Mme Frédérique Dumas. Vous ne me rassurez pas du tout avec votre réponse. Vous dites le prévoir à l’alinéa 29 en invitant à une réflexion sur ce sujet. Mais c’est d’ores et déjà dans le droit. En droit, la situation spécifique de la personne doit primer sur le fait de venir d’un pays sûr. Vous ne pouvez pas dire que vous invitez à une réflexion sur ce sujet, puisque c’est déjà le cas en droit et puisqu’il y a environ 20 % à 25 % des demandeurs qui obtiennent le droit d’asile, alors même qu’ils viennent d’un pays sûr.

M. André Chassaigne. Je suis très sensible à cet amendement à partir de cas concrets. J’habite un village de 500 habitants avec un centre d’accueil de demandeurs d’asile. J’ai en tête des cas précis de rejets mécaniques de l’OFPRA, concernant des demandeurs d’asiles qui sont par exemple originaires de Géorgie ou d’Albanie, qui sont soumis à un risque réel, notamment des menaces de la mafia, s’ils retournent dans leurs pays, au point que même s’ils doivent retourner pour obtenir un visa de travail dans leur pays, ils ne veulent pas y aller parce qu’ils ont peur. Il y a une exclusion mécanique qui ne se justifie pas, parce qu’on considère que certains pays sont sûrs ou parce qu’il n’y a pas de conflits. Or, il y a de réelles menaces pour ces familles.

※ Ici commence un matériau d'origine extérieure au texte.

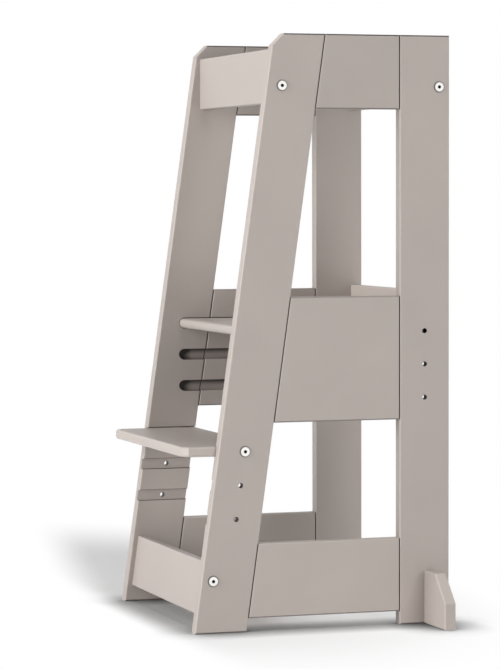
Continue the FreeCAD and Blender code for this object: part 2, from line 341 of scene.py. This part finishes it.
def in_slots(x, y, z):
    """How deep the shade is in the platform's slots. Over 1, in the nose, a mix takes it as 1."""
    from_middle = x.size()
    in_wall = from_middle.step(INNER_FACE + MM / 4, INNER_FACE + MM)
    in_wall = in_wall * near(from_middle, OUTER_FACE - 2 * MM, OUTER_FACE - MM)
    in_length = y.step(SLOT_NOSE - 2 * MM, SLOT_NOSE - MM) * near(y, SLOT_END, SLOT_END + 4 * MM)
    nose = near(y, SLOT_NOSE + 3 * MM, SLOT_NOSE + 24 * MM)
    shade = 0.0
    for bottom in slot_floors:
        ceiling = bottom + SLOT_HEIGHT
        level = z.step(bottom - 2 * MM, bottom - MM) * near(z, ceiling + MM, ceiling + 2 * MM)
        upward = z.step(bottom + 6 * MM, ceiling + MM)
        shade = shade + level * (FLOOR_SHADE + CEILING_SHADE * upward + NOSE_SHADE * nose)
    return in_wall * in_length * shade


print("slots start at", round(SLOT_NOSE / MM, 1), "mm and have their floors at",
      [round(v / MM, 1) for v in slot_floors], "mm")

# %% Paint
PAINT = (0.425, 0.377, 0.349)
PAINT_DRIFT = 0.06
EDGE_HIGHLIGHT = (0.55, 0.50, 0.46)
ROUND_SHADE = (0.040, 0.035, 0.032)
LINE_SHADE = (0.060, 0.050, 0.044)
HOLLOW_SHADE = (0.020, 0.015, 0.012)
HIGHLIGHT_SHARE = 0.4
UNDER_SHARE = 0.6
RING_SHADOW_SHARE = 0.6
TOP_SHADE_SHARE = {"front_leg": 1.0, "rear_leg": 1.0, "top_panel": 1.0, "middle_panel": 0.4,
             "bottom_panel": 0.0}
ROUND_OVER = (0.10, 0.45)
TURNED = (0.05, 0.20)
LEVEL = (0.05, 0.30)
BORE_R = 0.0037
RING_SHADOW_R = 0.0085
PAINT_ROUGHNESS = 0.42
DRIFT_ROUGHNESS = 0.10
EDGE_POLISH = 0.08
DRIFT_SIZE = 0.11
STIPPLE_SIZE = 0.0016
STIPPLE_DEPTH = 0.00003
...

M. Jean-Louis Bourlanges. Les rapporteurs devraient réserver un accueil favorable à cet amendement parce qu’il pose un problème de principe. Le problème n’est pas d’examiner la sûreté du pays mais la sécurité du demandeur d’asile. La sûreté d’un pays est un élément, sans doute le plus important, dans l’évaluation des menaces potentielles qui pèsent sur ce migrant, mais il peut y en avoir de toute autre nature. Ce n’est pas pour rien que la jurisprudence et la loi exigent un examen individuel de chaque demande. La qualification du pays ne dispense pas de l’examen individuel. La rédaction proposée par Frédérique Dumas permet de poser le principe, donc je trouve que l’amendement n’est pas surabondant même si la question est traitée par ailleurs.

M. Alexandre Holroyd. La loi requiert que l’intégralité des demandes soit considérée de façon individuelle et cette loi est d’airain. Le bien-fondé de l’amendement me paraît répétitif avec la loi et avec ce qui est déjà acté dans notre droit.

M. André Chassaigne. L’OFPRA va refuser, des appels seront faits et n’aboutiront pas et ensuite il y a le pouvoir discrétionnaire du préfet. Les préfets aujourd’hui refusent systématiquement et ne prennent pas en compte la situation spécifique des demandeurs, alors qu’ils pourraient débloquer certains dossiers.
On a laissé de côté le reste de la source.